Awesome! I’m only about 20 minutest from the southern tip of Ontario. I know the book mentions that although its title says “Michigan”, it’s really for the Great Lakes region in general so it’ll apply to you for sure.
Interested question about the longevity of species used in Bonsai.
The professional community will often refer to the “value” of material, concerning the attributes it has with regards to the particular species. The age of the tree and the amount of time in cultivation in particular, can add gravitas and value. There are also notions of investment in terms of time spent on a tree resulting in added value. Value in the professional community, has to have a monitory reflection, so it makes sense that if you have to put bread on the table, and you are spending time and money training a tree, the greates pay back will come from a species with the potential to outlive us all and exponentially increase in value.
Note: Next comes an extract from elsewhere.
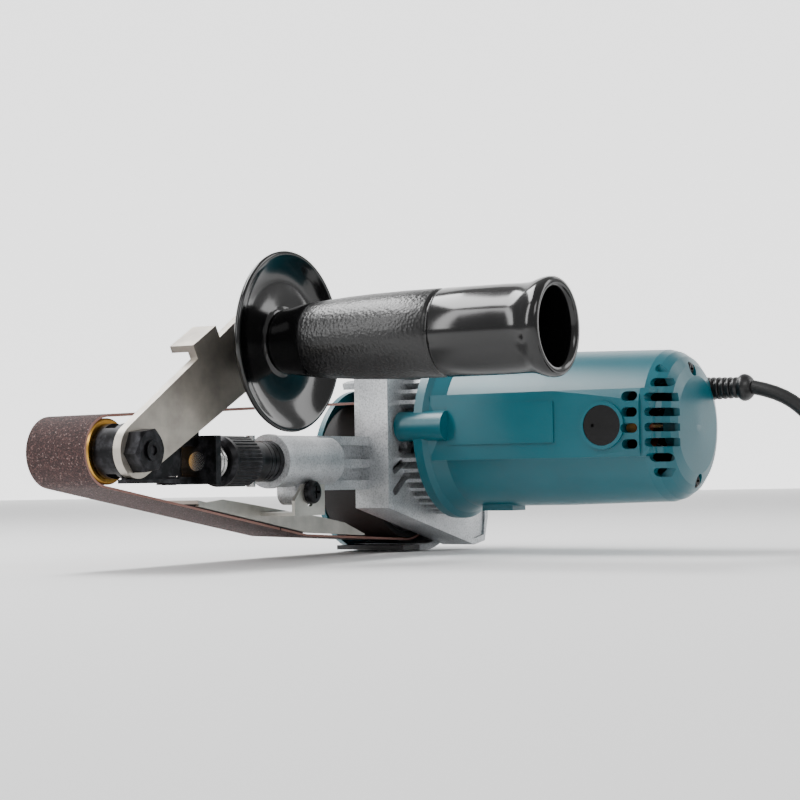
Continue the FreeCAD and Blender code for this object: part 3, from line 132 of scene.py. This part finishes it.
# %% Colour and node helpers
def linear(code):
    """An sRGB hex colour as linear RGBA."""
    parts = [int(code[i:i + 2], 16) / 255 for i in (1, 3, 5)]
    bright = [c / 12.92 if c <= 0.04045 else ((c + 0.055) / 1.055) ** 2.4 for c in parts]
    return (*bright, 1.0)


def add(tree, kind, settings=None, stops=(), **feeds):
    """Add a node: its own properties, a ramp's stops, and its sockets, fed by values or by links."""
    node = tree.nodes.new(kind)
    for key, value in (settings or {}).items():
        setattr(node, key, value)
    for index, (position, code) in enumerate(stops):
        if index >= len(node.color_ramp.elements):
            node.color_ramp.elements.new(position)
        node.color_ramp.elements[index].position = position
        node.color_ramp.elements[index].color = linear(code)
    for key, value in feeds.items():
        numbered = key[0] == "i" and key[1:].isdigit()
        socket = node.inputs[int(key[1:])] if numbered else node.inputs[key.replace("_", " ")]
        if isinstance(value, bpy.types.NodeSocket):
            tree.links.new(value, socket)
        else:
            socket.default_value = value
    return node


def start_material(name, base, metallic, roughness, **shader_values):
    """A material with one Principled shader and the Object coordinates in millimetres."""
    material = bpy.data.materials.new(name)
    material.use_nodes = True
    tree = material.node_tree
    shader = tree.nodes["Principled BSDF"]
    shader.inputs["Base Color"].default_value = linear(base)
    shader.inputs["Metallic"].default_value = metallic
    shader.inputs["Roughness"].default_value = roughness
    for key, value in shader_values.items():
        shader.inputs[key.replace("_", " ")].default_value = value
    place = add(tree, "ShaderNodeTexCoord").outputs["Object"]
    scaled = add(tree, "ShaderNodeVectorMath", {"operation": "SCALE"}, Vector=place, Scale=1000.0)
    return material, tree, shader, scaled.outputs["Vector"]


def surface_of(tree, shader, fine, low, high, depth_mm, strength=1.0):
    """Let one pattern drive both the roughness, between low and high, and a bump of this depth."""
    rough = add(tree, "ShaderNodeMapRange", Value=fine, To_Min=low, To_Max=high)
    relief = add(tree, "ShaderNodeBump", Height=fine, Distance=depth_mm * MM, Strength=strength)
    tree.links.new(rough.outputs["Result"], shader.inputs["Roughness"])
    tree.links.new(relief.outputs["Normal"], shader.inputs["Normal"])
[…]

However, in the amateur community (a word derived from “amour” or love), it could be said that we are freer to reflect our natural environment in the trees we grow.
In Europe, birch is a populate species for bonsai, but it is relatively short lived. I have heared that larch is sometimes shunned in Japan due to its short lifespan.
There may be a horticultural argument also, with long lived species responding better to cultivation, but with short lived species growing faster.
As with all things Bonsai, we should ask “What do I want to achieve?” This should begin with the selection of the species we wish to train.
Likewise, Carl! Super into your geology background. It was my favorite science class I ever took, and helped me out a lot going into clay. Great to know there are bonsai nuts around the metro area. I’m based in Ferndale/Detroit. Really wish we had a club there. Just started attending meetings of the Ann Arbor Society.
Thanks so much, David. I’ll have to check these out when I have a second. The elevation question is a really interesting point. I’ve always loved plants, and trees in particular, but I don’t have much of a horticulture background, so this is all pretty new to me. Thanks for the recommendations.
Awesome! Geology is definitely more fun than people think, that’s for sure. What’s funny too is I’ve always wanted to learn how to do pottery. Actually, my wife and I were just saying, probably two weeks ago, how we wanted to take pottery lessons together lol. And two of my best friends live in Ferndale; I’m downriver in Southgate and work out of the Ann Arbor area!
I’ve been considering going to the Ann Arbor Bonsai myself.